*WHAT THE TASK ASKS*:
Take the lines from the one bearing "const extent = new" to the one bearing "zip(*points))), Vector(map(max, zip(*points)))", inclusive, and reproduce them exactly; include no other line.

*INPUT MATERIAL*:
◇ ◇ ◇ ◇ ◇

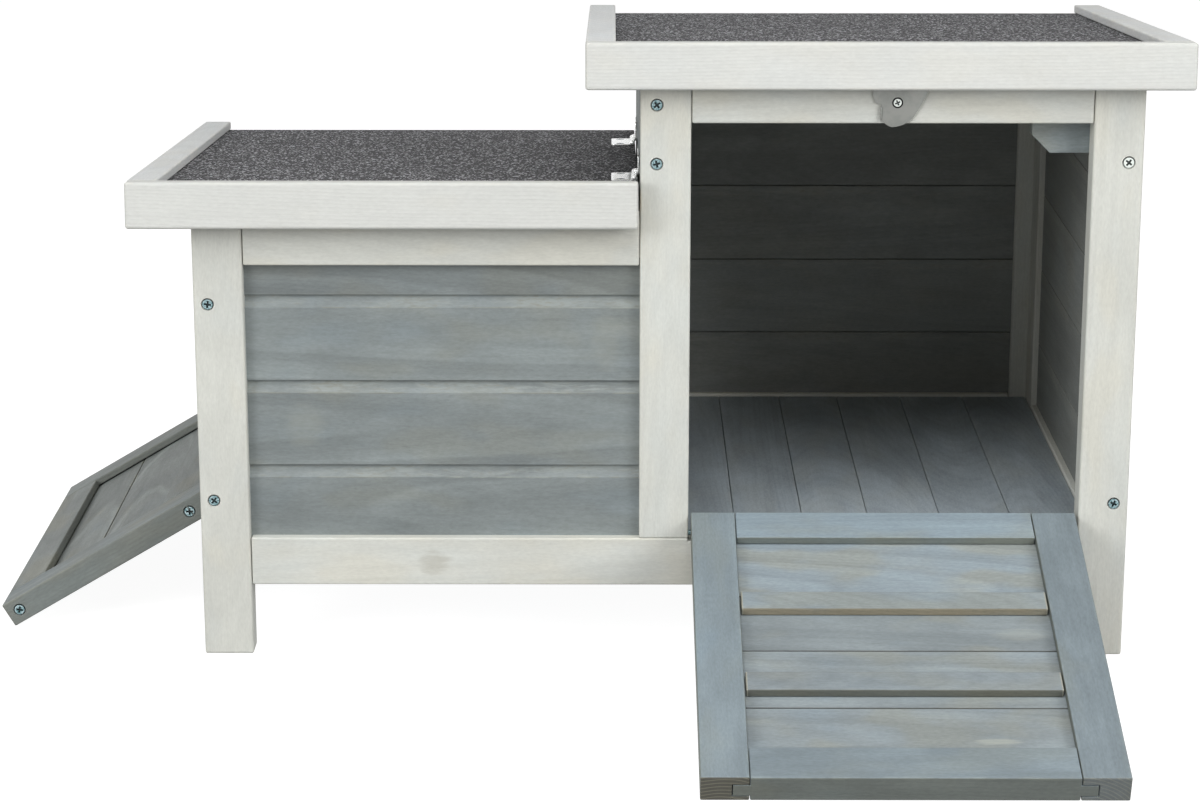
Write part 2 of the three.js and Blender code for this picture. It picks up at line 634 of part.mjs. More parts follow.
function rampDoor(parent, name, across, length, pivotRail, oneBoardPanel, cleats) {
  const z0 = -pinFromEnd;
  const z1 = length - pinFromEnd;
  const left = doorMember;
  const right = across - doorMember;

  const pinReachIn = 5; // of a pin into its stile
  const pinLeft = [-doorSideGap - pinReach, pinReachIn];
  const pinRight = [across - pinReachIn, across + doorSideGap + pinReach];
  const stile = (x0, grooveX, pinX) => carve(
    timber('z', [x0, x0 + doorMember], [leafOuter, leafInner], z0, z1), {
      add: [rod('x', pinRadius, ...pinX, 0, 0)],
      cut: [block(grooveX, leafGroove, [z0 - 1, z1 + 1])],
    });
  const leftStile = stile(0, [left - doorGroove, left + 1], pinLeft);
  piece(parent, `${name}_stile_left`, leftStile, bluegrey);
  const rightStile = stile(right, [right - 1, right + doorGroove], pinRight);
  piece(parent, `${name}_stile_right`, rightStile, bluegrey);

  const tongue = doorGroove - 1;
  const rail = (r0, r1, groove) => carve(
    timber('x', [leafOuter, leafInner], [r0, r1], left + seat, right - seat), {
      add: [
        block([left - tongue, left + 1], leafBoards, [r0, r1]),
        block([right - 1, right + tongue], leafBoards, [r0, r1]),
      ],
      cut: [block([left - doorGroove - 1, right + doorGroove + 1], leafGroove, groove)],
    });
  const lowEdge = z0 + pivotRail;
  const highEdge = z1 - doorMember;
  piece(parent, `${name}_rail_pivot`, rail(z0, lowEdge, [lowEdge - grooveDepth, lowEdge + 1]), bluegrey);
  piece(parent, `${name}_rail_free`, rail(highEdge, z1, [highEdge - 1, highEdge + grooveDepth]), bluegrey);

  const joints = boardJoints(lowEdge, highEdge, boardPitch, boardPitch);
  const boardX = [left - tongue, right + tongue];
  if (oneBoardPanel) {
    const section = panelSection(...leafBoards, lowEdge - boardEnd, highEdge + boardEnd, joints);
    piece(parent, `${name}_boards`, sweep('x', section, ...boardX), bluegrey);
  } else {
    const edges = [lowEdge - boardEnd, ...joints, highEdge + boardEnd];
    for (let i = 0; i < edges.length - 1; i += 1) {
      const section = boardSection(...leafBoards, edges[i] + (i > 0 ? slip : 0), edges[i + 1], {
        groove: i > 0,
        tongue: i < edges.length - 2,
      });
      piece(parent, `${name}_board_${i + 1}`, sweep('x', section, ...boardX), bluegrey);
    }
  }
  cleats.forEach((z, i) => {
    const cleatY = [leafBoards[1] + seat, leafBoards[1] + seat + cleatThickness];
    const cleat = timber('x', cleatY, [z, z + cleatWidth], left + cleatEndGap, right - cleatEndGap);
    piece(parent, `${name}_cleat_${i + 1}`, cleat, bluegrey);
  });
}

// Holder at the pivot pin; the inner group lies open on the ground.
function openDoor(x, y, turn, door) {
  const holder = new THREE.Group();
  holder.position.set(x, y, door.pinZ);
  holder.rotation.z = turn;
  const leaf = new THREE.Group();
  leaf.rotation.x = Math.PI / 2 + door.angle;
  holder.add(leaf);
  hutch.add(holder);
  return leaf;
}

const rampAcross = bayWidth - 2 * doorSideGap;
const rampLeaf = openDoor(middleRight + doorSideGap, pinFromOuter, 0, ramp);
const rampCleats = [firstCleat, firstCleat + cleatPitch];
rampDoor(rampLeaf, 'ramp', rampAcross, ramp.length, doorMember, false, rampCleats);

const sideAcross = endSpan[1] - endSpan[0] - 2 * doorSideGap;
const sideLeaf = openDoor(pinFromOuter, endSpan[1] - doorSideGap, -Math.PI / 2, sideDoor);
rampDoor(sideLeaf, 'side_door', sideAcross, sideDoor.length, sidePivotRail, true, []);

// ---------------------------------------------------------------- turn buttons
// Zinc plate on one screw; the hook on its left catches a finger, the long arm holds the door.
function turnButtonPlate() {
  const shape = new THREE.Shape();
  shape.moveTo(-18, 11);
  shape.lineTo(-18.5, 7);
  shape.quadraticCurveTo(-18, -1, -12.5, -1.2);
  shape.lineTo(-12.5, -9);
  shape.quadraticCurveTo(-12, -16, -3.8, -18.6);
  shape.quadraticCurveTo(8, -17.5, 13, -9.5);
  shape.quadraticCurveTo(18, -2, 22.9, 9);
  shape.quadraticCurveTo(26, 14, 31, 15);
  shape.quadraticCurveTo(30, 20, 24, 20);
  shape.lineTo(-6, 20);
  shape.quadraticCurveTo(-16, 18.5, -18, 11);
  return shape;
}

function turnButton(name) {
  const plate = sweep('y', turnButtonPlate(), -latchStandOff - latchThickness, -latchStandOff, 5);
  const face = -latchStandOff - latchThickness;
  const head = new THREE.LatheGeometry([
    [0, 0], [latchScrewHead, 0], [latchScrewHead, 0.7], [3.4, 1.9], [0, 2.4],
  ].map(([r, h]) => new THREE.Vector2(r, h)), 20);
  head.rotateX(Math.PI);
  head.translate(0, face + 0.1, 0);
  const button = carve(plate, { add: [head, rod('y', latchScrewShank, face, 12, 0, 0)] });
  return piece(hutch, name, button, zinc);
}

turnButton('latch_front').position.set(latchX, 0, railTop + tallOpening + latchAboveDoorway);
const sideLatch = turnButton('latch_left');
sideLatch.position.set(0, sideLatchY, sideOpeningTop + latchAboveDoorway);
sideLatch.rotation.z = -Math.PI / 2;

// ---------------------------------------------------------------- place the hutch over its own footprint
hutch.updateMatrixWorld(true);
const extent = new THREE.Box3().setFromObject(hutch, true);
hutch.position.set(-(extent.min.x + extent.max.x) / 2, -(extent.min.y + extent.max.y) / 2, -extent.min.z);
hutch.updateMatrixWorld(true);

export default hutch;
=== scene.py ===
"""Rabbit hutch with two rooms, a lifting felted roof and two drop-down ramp doors.

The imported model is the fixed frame. This add-on dresses it: whitewashed frames, stained boards,
felted roofs and zinc fittings, each one a piece that stands for the part it is named after.
"""

import json
import math
import random
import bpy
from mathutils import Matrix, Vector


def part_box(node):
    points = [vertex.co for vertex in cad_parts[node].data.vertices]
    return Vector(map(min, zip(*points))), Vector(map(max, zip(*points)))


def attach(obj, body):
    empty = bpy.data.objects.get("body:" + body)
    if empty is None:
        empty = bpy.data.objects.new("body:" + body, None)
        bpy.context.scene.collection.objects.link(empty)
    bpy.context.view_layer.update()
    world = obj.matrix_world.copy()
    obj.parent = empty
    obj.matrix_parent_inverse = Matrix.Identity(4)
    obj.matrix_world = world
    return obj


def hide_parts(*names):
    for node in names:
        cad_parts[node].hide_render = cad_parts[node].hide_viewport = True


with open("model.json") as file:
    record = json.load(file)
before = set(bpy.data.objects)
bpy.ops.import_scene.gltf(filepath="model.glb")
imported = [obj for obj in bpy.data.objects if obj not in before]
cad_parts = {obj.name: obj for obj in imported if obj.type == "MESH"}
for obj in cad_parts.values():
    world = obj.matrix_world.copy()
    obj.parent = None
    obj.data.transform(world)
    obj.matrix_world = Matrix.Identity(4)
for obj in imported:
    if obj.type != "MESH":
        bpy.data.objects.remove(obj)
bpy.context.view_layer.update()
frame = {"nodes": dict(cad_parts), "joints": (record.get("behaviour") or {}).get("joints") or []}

from types import SimpleNamespace

import bmesh
import bpy
from mathutils import Matrix, Vector, noise

bl_info = {
    "name": "Rabbit hutch",
    "version": (1, 0, 0),
    "blender": (4, 5, 0),
    "location": "View3D > Sidebar > Hutch",
    "description": "Builds and finishes a small wooden rabbit hutch around its construction model",
    "category": "Object",
}

MM = 0.001
JOINTS = {joint["name"]: joint for joint in frame["joints"]}


# ---------------------------------------------------------------- sizes read from the frame
def node_box(node, place=Matrix.Identity(4)):
    """Lowest and highest corner of a part, in the straight frame of the panel it belongs to."""
    back = place.inverted()
    points = [back @ vertex.co for vertex in frame["nodes"][node].data.vertices]
    low = Vector([min(p[i] for p in points) for i in range(3)])
    high = Vector([max(p[i] for p in points) for i in range(3)])
    return low, high


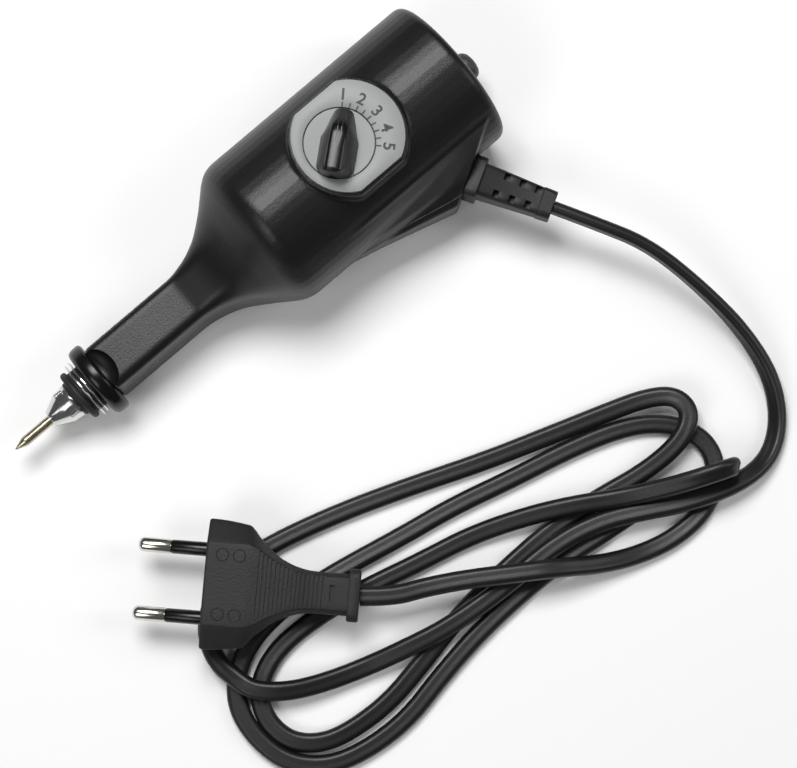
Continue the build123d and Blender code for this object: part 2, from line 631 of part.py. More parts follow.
with BuildPart() as plug_body:
    for distance, width, height, corner in ((0.0, 35.3, 13.4, 4.0), (9.0, 35.3, 13.4, 4.0), (20.0, 20.0, 12.0, 3.6),
                                            (28.5, 11.5, 10.0, 3.0), (39.4, 11.5, 9.4, 3.0)):
        with BuildSketch(plug_plane(distance)):
            RectangleRounded(width, height, corner)
    loft(ruled=True)
    with BuildSketch(plug_plane(39.4)):
        RectangleRounded(14.4, 10.4, 3.0)
    extrude(amount=2.6)
keep("plug_body", plug_body.part)

with BuildPart() as plug_pins:
    for side in (-1, 1):
        with BuildSketch(plug_plane(0)):
            with Locations((side * PIN_GAP / 2, 0)):
                Circle(SLEEVE_BORE_R)
        extrude(amount=-SLEEVE_LENGTH)
        with BuildSketch(plug_plane(-SLEEVE_LENGTH)):
            with Locations((side * PIN_GAP / 2, 0)):
                Circle(PIN_R)
        extrude(amount=SLEEVE_LENGTH - PIN_LENGTH)
    far_faces = plug_pins.faces().sort_by(Axis(PLUG_FACE, PLUG_DIR))[:2]
    chamfer([edge for face in far_faces for edge in face.edges()], 0.8)
keep("plug_pins", plug_pins.part)

with BuildPart() as pin_sleeves:
    for side in (-1, 1):
        with BuildSketch(plug_plane(0)):
            with Locations((side * PIN_GAP / 2, 0)):
                Circle(PIN_R)
                Circle(SLEEVE_BORE_R, mode=Mode.SUBTRACT)
        extrude(amount=-SLEEVE_LENGTH)
keep("pin_sleeves", pin_sleeves.part)

print(len(nodes), "nodes")
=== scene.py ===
"""Looks of a mains powered engraving pen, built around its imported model.

Row frame, in metres: +X from tip to rear, +Z up, the table is z = 0, the cord leaves on the -Y side.
Sizes in this file are in millimetres until a piece is finished.
"""

import logging
import math
from contextlib import contextmanager
from dataclasses import dataclass
from enum import Enum
from typing import Any, Iterator, Sequence

import bmesh
import bpy
from mathutils import Matrix, Vector


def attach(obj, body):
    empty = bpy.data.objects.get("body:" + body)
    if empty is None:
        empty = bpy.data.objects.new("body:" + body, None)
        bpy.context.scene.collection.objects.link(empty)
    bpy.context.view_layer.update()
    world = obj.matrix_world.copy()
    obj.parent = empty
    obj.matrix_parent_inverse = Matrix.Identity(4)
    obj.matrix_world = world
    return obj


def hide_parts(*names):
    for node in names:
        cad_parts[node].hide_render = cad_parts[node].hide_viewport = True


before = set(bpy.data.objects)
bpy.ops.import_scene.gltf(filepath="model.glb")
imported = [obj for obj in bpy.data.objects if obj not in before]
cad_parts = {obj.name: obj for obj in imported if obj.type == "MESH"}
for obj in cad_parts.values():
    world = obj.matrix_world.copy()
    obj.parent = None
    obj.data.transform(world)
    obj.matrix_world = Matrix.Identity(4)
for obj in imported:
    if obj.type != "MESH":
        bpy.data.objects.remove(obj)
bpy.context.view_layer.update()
LOG = logging.getLogger("engraving_pen")
MM = 0.001
NOSE_Z = 11.0
BODY_Z = 21.9
Section = list[Vector]
Piece = bpy.types.Object
Triple = tuple[float, float, float]
Line = Sequence[tuple[float, float]]
ORIGIN = Vector((0.0, 0.0, 0.0))
X_AXIS = Vector((1.0, 0.0, 0.0))
Z_AXIS = Vector((0.0, 0.0, 1.0))
NOSE_AXIS = Vector((0.0, 0.0, NOSE_Z))
# where the cord enters the wing, and which way it leads out
ENTRY = (21.7, -24.9, 17.0)
ENTRY_WAY = (0.482, -0.876, 0.0)


class Body(Enum):
    """The bodies that a piece can ride on."""

    CASE = "body"
    PLUNGER = "plunger"
    DIAL = "dial"
    BUTTON = "button"


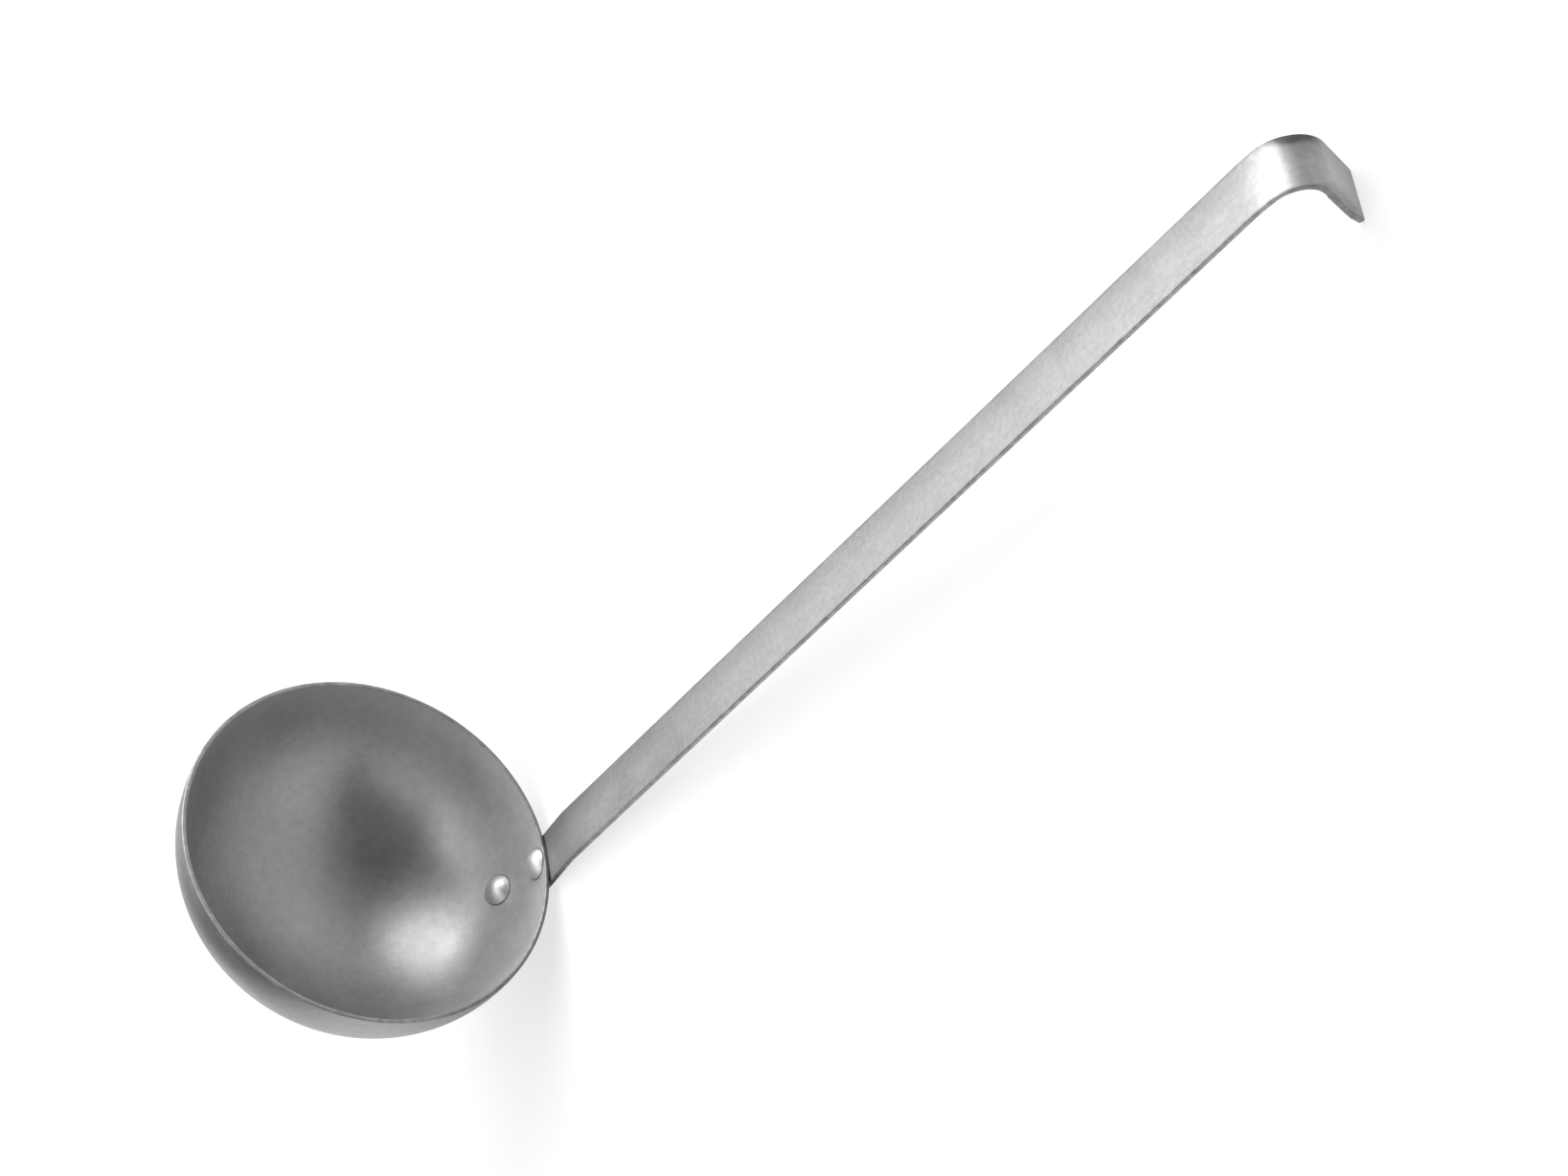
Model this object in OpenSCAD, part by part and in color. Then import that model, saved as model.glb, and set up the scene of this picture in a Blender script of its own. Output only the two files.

◇ ◇ ◇ ◇ ◇

*OUTPUT FOR THIS EXERCISE*:
const extent = new THREE.Box3().setFromObject(hutch, true);
hutch.position.set(-(extent.min.x + extent.max.x) / 2, -(extent.min.y + extent.max.y) / 2, -extent.min.z);
hutch.updateMatrixWorld(true);

export default hutch;
=== scene.py ===
"""Rabbit hutch with two rooms, a lifting felted roof and two drop-down ramp doors.

The imported model is the fixed frame. This add-on dresses it: whitewashed frames, stained boards,
felted roofs and zinc fittings, each one a piece that stands for the part it is named after.
"""

import json
import math
import random
import bpy
from mathutils import Matrix, Vector


def part_box(node):
    points = [vertex.co for vertex in cad_parts[node].data.vertices]
    return Vector(map(min, zip(*points))), Vector(map(max, zip(*points)))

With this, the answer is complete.